Print the listing below from its opening line through the line holding "box(x - 3, x", both ends included.
— Start of Data extract —
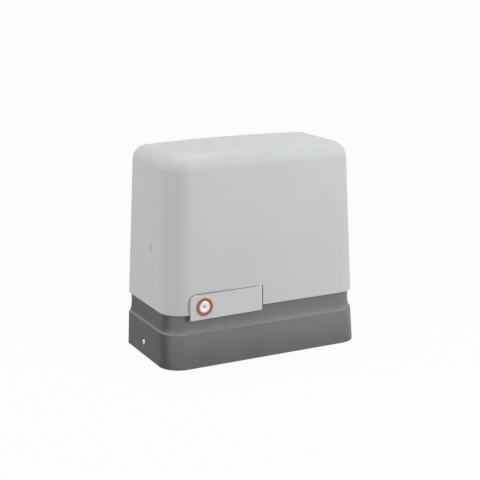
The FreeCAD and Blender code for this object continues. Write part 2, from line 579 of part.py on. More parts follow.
# ---- control board on its tray ----------------------------------------------------------------------------
board_left, board_right, board_low, board_high = 8.0, 126.0, 112.0, 230.0
tray = box(board_left - 4, board_right + 4, -49, -46.5, board_low - 6, board_high + 6)
rim_out = box(board_left - 4, board_right + 4, -53, -49, board_low - 6, board_high + 6)
rim_in = box(board_left - 2, board_right + 2, -54, -48, board_low - 4, board_high + 4)
legs = [box(x, x + 8, -54, -46.5, floor_thickness + 0.1, board_low - 5) for x in (58, 84)]
posts = [rod(x, -50, z, Y, 3, 2) for x in (board_left + 5, board_right - 5) for z in (board_low + 5, board_high - 5)]
save("board_tray", fuse(tray, rim_out.cut(rim_in), *legs, *posts))
board_face = -51.7
save("control_board", box(board_left, board_right, board_face, -50.1, board_low, board_high))


def on_board(x0, x1, depth, z0, z1):
    return box(x0, x1, board_face - 0.1 - depth, board_face - 0.1, z0, z1)


terminals = on_board(12, 121, 9, 115, 126)
terminals = terminals.cut([rod(15.7 + 5.08 * i, board_face - 20, 121, Y, 1.7, 14) for i in range(21)])
save("terminal_strip", terminals)
save("motor_relays", on_board(20, 36, 9, 134, 154), on_board(40, 56, 9, 134, 154))
save("fuse_holder", rod(66, board_face - 5.6, 140, X, 3.2, 22), on_board(63, 65.6, 9, 136, 144),
     on_board(88.4, 91, 9, 136, 144))
save("logic_processor", on_board(60, 82, 2.4, 176, 198))
save("receiver_module", on_board(96, 101, 8.5, 160, 215))
save("smoothing_capacitors", *[rod(x, board_face - 0.1, 222, -Y, 5, 9.3) for x in (24, 38, 52)])
save("trim_potentiometers", *[rod(x, board_face - 0.1, 166, -Y, 4, 6).cut(
    box(x - 3, x + 3, -60, board_face - 5, 165.4, 166.6)) for x in (24, 36, 48)])

# ---- limit switch with its spring whisker --------------------------------------------------------------------
limit_x, limit_z, limit_pivot_y = 24.0, 156.0, 68.0
whisker_radius = 3.0
shell = box(limit_x - 19, limit_x + 19, 50, 75, 146, 168)
hollow = box(limit_x - 17, limit_x + 17, 56, 76, 150, 163)
stand = box(limit_x - 17, limit_x + 17, 50, 58, axle_z + 30, 147).cut(rod(0, 40, axle_z, Y, drum_radius + 0.1, 40))
pivot_hole = rod(limit_x, limit_pivot_y, 140, Z, 1.52, 40)
save("limit_switch_body", fuse(shell.cut(hollow), stand).cut(pivot_hole))
ribs_count = 12
ribbed = [(0, 9.0)]
rib = 30.0 / ribs_count
for i in range(ribs_count):
    low = 9 + rib * i
    ribbed += [(whisker_radius - 0.7, low), (whisker_radius, low + rib * 0.3), (whisker_radius, low + rib * 0.7)]
ribbed += [(whisker_radius - 0.7, 39.0), (whisker_radius - 0.7, 44), (0, 44)]
whisker = lathe(ribbed, limit_x, limit_pivot_y, limit_z, Y)
head = rod(limit_x, limit_pivot_y, limit_z - 4, Z, 4, 8)
neck = rod(limit_x, limit_pivot_y, limit_z, Y, 2.2, 10)
save("limit_spring_whisker", whisker)
save("limit_lever_head", fuse(head, neck).cut([rod(limit_x, limit_pivot_y, limit_z - 10, Z, 1.5 + running, 20),
                                               rod(limit_x, limit_pivot_y + 8.95, limit_z, Y, 4, 8)]))
save("limit_pivot_pin", rod(limit_x, limit_pivot_y, 148, Z, 1.5, 18))

# ---- hood ------------------------------------------------------------------------------------------------------
def hood_section(z, inset, shrink, bulge=0.0):
    """Outline of the hood at z; inset is the wall or the rounding's run-in, shrink takes it off the corners."""
    rise = (z - hood_edge) / (hood_top - hood_edge)
    half = hood_half + (hood_top_half - hood_half) * rise - inset
    front = hood_front + (hood_top_front - hood_front) * rise + inset
    back = hood_back + (hood_top_back - hood_back) * rise - inset
    r_front, r_back = max(hood_corner - shrink, 3.0), max(hood_back_corner - shrink, 3.0)
    return outline(z, half, front, back, r_front, r_back, bulge)


def hood_blank(wall):
    """Solid out to the hood's skin, or to the inner face of its wall: straight sides, rounding, arched top."""
    radius = hood_round - wall
    spring = hood_top - hood_crown - hood_round
    rows = [hood_section(hood_edge - (1 if wall else 0), wall, wall)]
    steps = 9
    for i in range(steps + 1):
        turn = math.pi / 2 * i / steps
        run_in = wall + radius * (1 - math.cos(turn))
        rows.append(hood_section(spring + radius * math.sin(turn), run_in, run_in, hood_crown))
    rows.append(hood_section(hood_top + 2, wall + radius, wall + radius))
    crown_radius = (hood_top_half - hood_round) ** 2 / (2 * hood_crown)
    crest = hood_top - wall - 0.25
    return loft(rows).common(Part.makeCylinder(crown_radius, 300, V(0, -150, crest - crown_radius), Y))


hood = hood_blank(0).cut(hood_blank(hood_wall))
notch_left, notch_right = -118.0, lever_right + 0.6
lever_notch = box(notch_left, notch_right, hood_front - 5, hood_front + 20, hood_edge - 1, lever_top + 0.4)
pinion_notch = fuse(box(-37, 37, 60, 90, hood_edge - 1, axle_z), rod(0, 60, axle_z, Y, 37, 30))
whisker_slot = fuse(box(limit_x - 12.5, limit_x + 12.5, 60, 90, hood_edge - 1, limit_z),
                    rod(limit_x, 60, limit_z, Y, 12.5, 30))
catch_z = 161.5               # shallow thumb mark over the inner catch, one at each end
marks = [box(*sorted((side * 147.9, side * 152)), -8.1, -5.1, catch_z - 5.5, catch_z + 5.5) for side in (-1, 1)]
rests = []
for side in (-1, 1):
    for y in (-30, 40):
        rests.append(box(*sorted((side * 141.5, side * 149)), y - 1.2, y + 1.2, rim_z + 0.2, 120))
hood = hood.fuse(rests).cut([lever_notch, pinion_notch, whisker_slot, *marks])
save("hood", hood)
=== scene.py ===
# %% [markdown]
# # A sliding gate motor, dressed
#
# The solids of the motor come ready-made as a fixed frame. This lesson gives them their looks in Blender:
# smooth skins, fine edges, the small pieces that are easier to model by hand, paint, plastic and steel, and
# a plain studio. Everything is in metres. The middle of the base's underside is the origin, +Z is up, and
# the front faces -Y.

# %% Load the frame
import json
import math
import bpy
from mathutils import Matrix, Vector

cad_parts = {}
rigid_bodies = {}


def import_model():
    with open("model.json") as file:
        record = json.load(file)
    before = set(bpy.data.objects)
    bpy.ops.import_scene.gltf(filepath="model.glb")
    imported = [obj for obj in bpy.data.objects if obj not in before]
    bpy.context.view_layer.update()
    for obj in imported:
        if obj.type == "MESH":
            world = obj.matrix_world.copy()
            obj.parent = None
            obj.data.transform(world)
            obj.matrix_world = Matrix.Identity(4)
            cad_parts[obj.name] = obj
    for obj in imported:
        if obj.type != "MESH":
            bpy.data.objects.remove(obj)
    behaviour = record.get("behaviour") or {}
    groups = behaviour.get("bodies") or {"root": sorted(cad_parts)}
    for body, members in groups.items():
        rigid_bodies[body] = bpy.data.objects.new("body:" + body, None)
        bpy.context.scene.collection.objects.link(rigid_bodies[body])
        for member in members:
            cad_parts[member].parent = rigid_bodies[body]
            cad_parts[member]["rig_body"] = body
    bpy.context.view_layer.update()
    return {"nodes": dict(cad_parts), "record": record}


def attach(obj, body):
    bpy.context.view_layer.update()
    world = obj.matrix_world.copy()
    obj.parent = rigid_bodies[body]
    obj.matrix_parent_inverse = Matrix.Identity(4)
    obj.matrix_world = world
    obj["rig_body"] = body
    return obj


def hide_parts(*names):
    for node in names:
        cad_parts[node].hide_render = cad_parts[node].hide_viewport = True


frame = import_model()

MM = 0.001
nodes = frame["nodes"]

# %% [markdown]
# ## Writing shader maths as plain expressions
#
# Procedural finishes are small sums over noise, height and direction. Wiring them node by node is slow to
# read, so one class wraps a socket and turns `a * 2 + b` into Math nodes. A second class owns the material,
# and its one method adds any other node by type, settings and inputs.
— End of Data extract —
> _Task response_
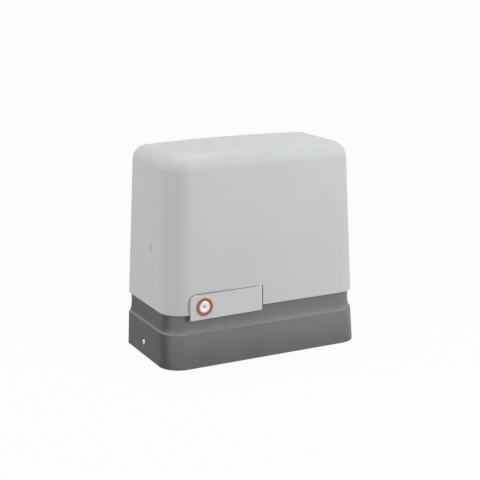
The FreeCAD and Blender code for this object continues. Write part 2, from line 579 of part.py on. More parts follow.
# ---- control board on its tray ----------------------------------------------------------------------------
board_left, board_right, board_low, board_high = 8.0, 126.0, 112.0, 230.0
tray = box(board_left - 4, board_right + 4, -49, -46.5, board_low - 6, board_high + 6)
rim_out = box(board_left - 4, board_right + 4, -53, -49, board_low - 6, board_high + 6)
rim_in = box(board_left - 2, board_right + 2, -54, -48, board_low - 4, board_high + 4)
legs = [box(x, x + 8, -54, -46.5, floor_thickness + 0.1, board_low - 5) for x in (58, 84)]
posts = [rod(x, -50, z, Y, 3, 2) for x in (board_left + 5, board_right - 5) for z in (board_low + 5, board_high - 5)]
save("board_tray", fuse(tray, rim_out.cut(rim_in), *legs, *posts))
board_face = -51.7
save("control_board", box(board_left, board_right, board_face, -50.1, board_low, board_high))


def on_board(x0, x1, depth, z0, z1):
    return box(x0, x1, board_face - 0.1 - depth, board_face - 0.1, z0, z1)


terminals = on_board(12, 121, 9, 115, 126)
terminals = terminals.cut([rod(15.7 + 5.08 * i, board_face - 20, 121, Y, 1.7, 14) for i in range(21)])
save("terminal_strip", terminals)
save("motor_relays", on_board(20, 36, 9, 134, 154), on_board(40, 56, 9, 134, 154))
save("fuse_holder", rod(66, board_face - 5.6, 140, X, 3.2, 22), on_board(63, 65.6, 9, 136, 144),
     on_board(88.4, 91, 9, 136, 144))
save("logic_processor", on_board(60, 82, 2.4, 176, 198))
save("receiver_module", on_board(96, 101, 8.5, 160, 215))
save("smoothing_capacitors", *[rod(x, board_face - 0.1, 222, -Y, 5, 9.3) for x in (24, 38, 52)])
save("trim_potentiometers", *[rod(x, board_face - 0.1, 166, -Y, 4, 6).cut(
    box(x - 3, x + 3, -60, board_face - 5, 165.4, 166.6)) for x in (24, 36, 48)])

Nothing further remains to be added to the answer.